If DDI 3 is a likely target for documentation, an important task would be establishing the strategy for missing data imputation and trend estimation. It is indeed very likely that the main output of the CID be a type of database with country-year characteristics as the main unit of analysis. The CID proposes to add a database at the individual candidate level as well; party characteristics could be in the same way be considered for future work of integration. The ParlGov project (a database comprising parties, elections, and cabinets as main entries) has clearly set the path in this direction.

  • The third broad task for CID is the promotion of contextual data, in close collaboration with the headquarters and the CAD. A number of projects have indeed shown that contextual data does not always meet the expectations in terms of use by the academic community. Easier access, better country coverage and expanded geographical area are likely to foster scientific interest.


Yet, it may well be insufficient to justify the effort if nothing else is done. That is why data promotion should also be at the centre of the strategy of the CID. Up to a certain extent, networking with existing comparative projects and national country experts is likely to provide a first solid audience for the CID. If a specific academic conference may not seem to the most efficient strategy, specific workshop targeting methods for contextual data use would of course be key. This kind of workshop can also be easily integrated in summer school projects.
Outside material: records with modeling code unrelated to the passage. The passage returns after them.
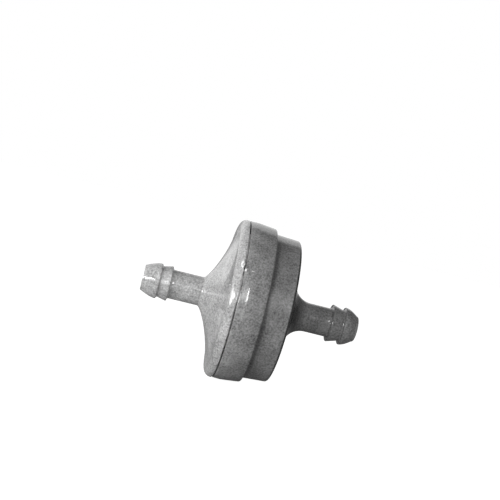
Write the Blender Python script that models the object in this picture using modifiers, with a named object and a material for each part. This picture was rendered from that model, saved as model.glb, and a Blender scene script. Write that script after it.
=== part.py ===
"""Inline fuel filter for 6.35 mm (1/4 in) fuel hose: a drum of two moulded halves with a barbed hose stem on each
side, and inside it a mesh screen on a spoked carrier, clamped where the halves meet.

The filter lies along X. Fuel enters at -X and leaves at +X. Each piece is made standing on end, with its Z along
the flow and zero at the seam between the halves. An empty then lays the filter down and puts the world's origin
half way between the two stem ends.
"""

import math

import bmesh
import bpy

MM = 0.001

# Drum: a wide socket band next to the seam, and a chamber band behind it that is lower by a step
SOCKET_RADIUS = 17.6 * MM
SOCKET_LENGTH = 6.3 * MM
SOCKET_DRAFT = 0.45 * MM
STEP_HEIGHT = 1.0 * MM
CHAMBER_LENGTH = 5.7 * MM
CHAMBER_DRAFT = 0.3 * MM
WALL = 1.5 * MM
RIM_ROUND = 0.35 * MM
CHAMBER_ROUND = 0.5 * MM

# Inlet face: a trumpet from the rim in to the stem
INLET_FACE_HEIGHT = 6.6 * MM
INLET_RIM_PULL = 6.2 * MM
INLET_ROOT_PULL = 0.95 * MM
INLET_RIM_SLOPE = math.radians(5.0)
RIM_LAND = 0.15 * MM
SHOULDER_ROUND = 1.6 * MM

# Outlet face: a shallow cone with a fillet into the stem
OUTLET_CONE_SLOPE = math.radians(9.5)
OUTLET_ROOT_FILLET = 4.4 * MM
OUTLET_THROAT = 1.2 * MM

# Hose stems
BORE_RADIUS = 2.0 * MM
STEM_RADIUS = 3.2 * MM
TIP_RADIUS = 2.9 * MM
TIP_ROUND = 0.4 * MM
BARB_EDGE = 0.1 * MM
BARB_VALLEY = 0.2 * MM
INLET_REACH = 19.5 * MM
INLET_BARB_RADIUS = 3.9 * MM
INLET_NOSE_LENGTH = 3.7 * MM
INLET_BARB_PITCH = 2.35 * MM
OUTLET_REACH = 28.8 * MM
OUTLET_BARB_RADIUS = 4.2 * MM
OUTLET_NOSE_LENGTH = 3.2 * MM
OUTLET_BARB_PITCH = 2.85 * MM

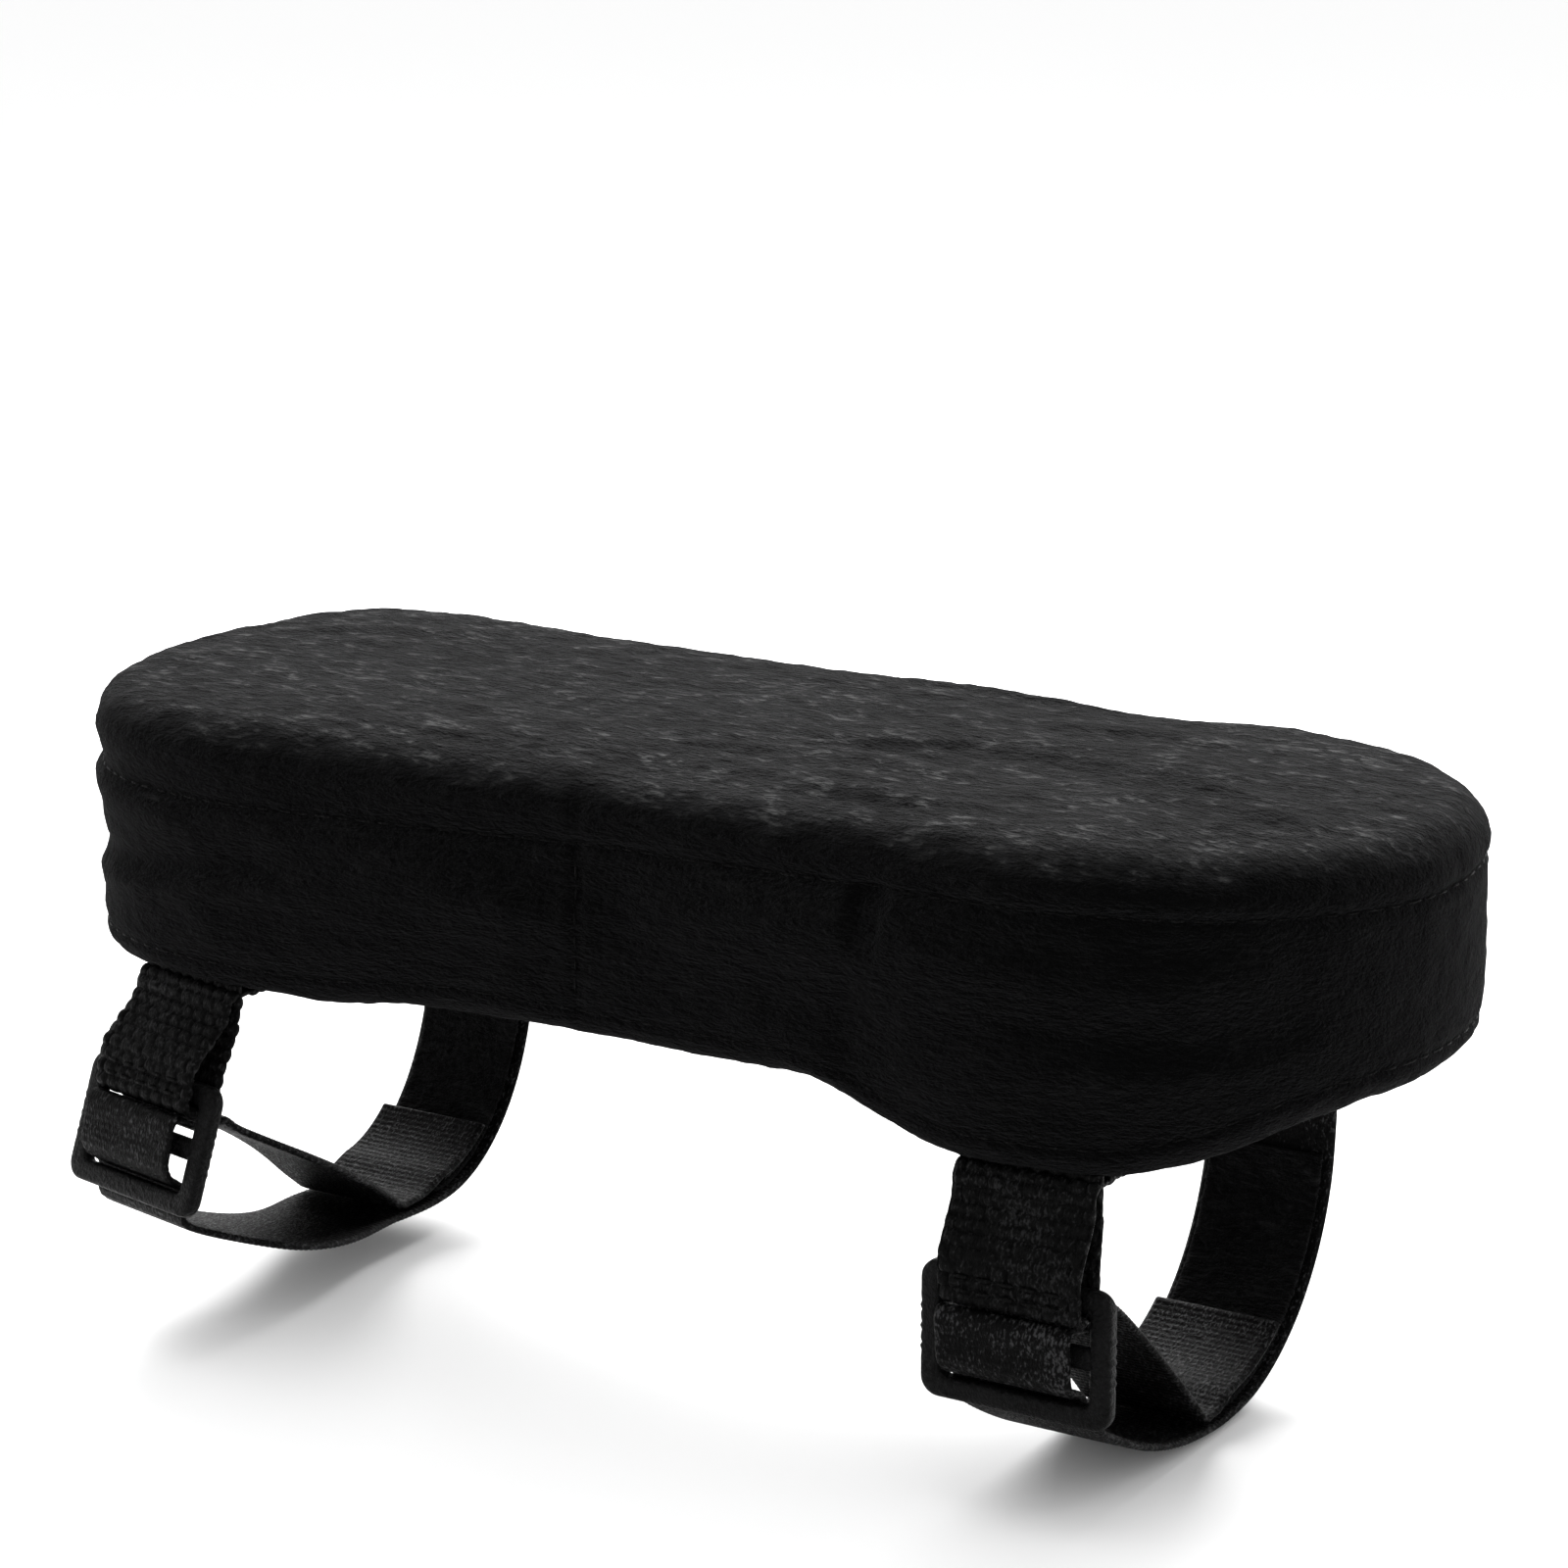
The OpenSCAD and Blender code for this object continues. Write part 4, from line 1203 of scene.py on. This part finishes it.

A second strategy could consist in dedicated help for research groups aiming to use contextual data. A pool of experts in support of the centre could be constituted so as to provide up- to-date advice (either for specific question or more long term developments). CID would coordinate these experts to ensure efficient response. This of course does not preclude the use of other traditional means for data promotion, from actual research to organization of events and social media animation, depending on the future communication strategy of MEDem.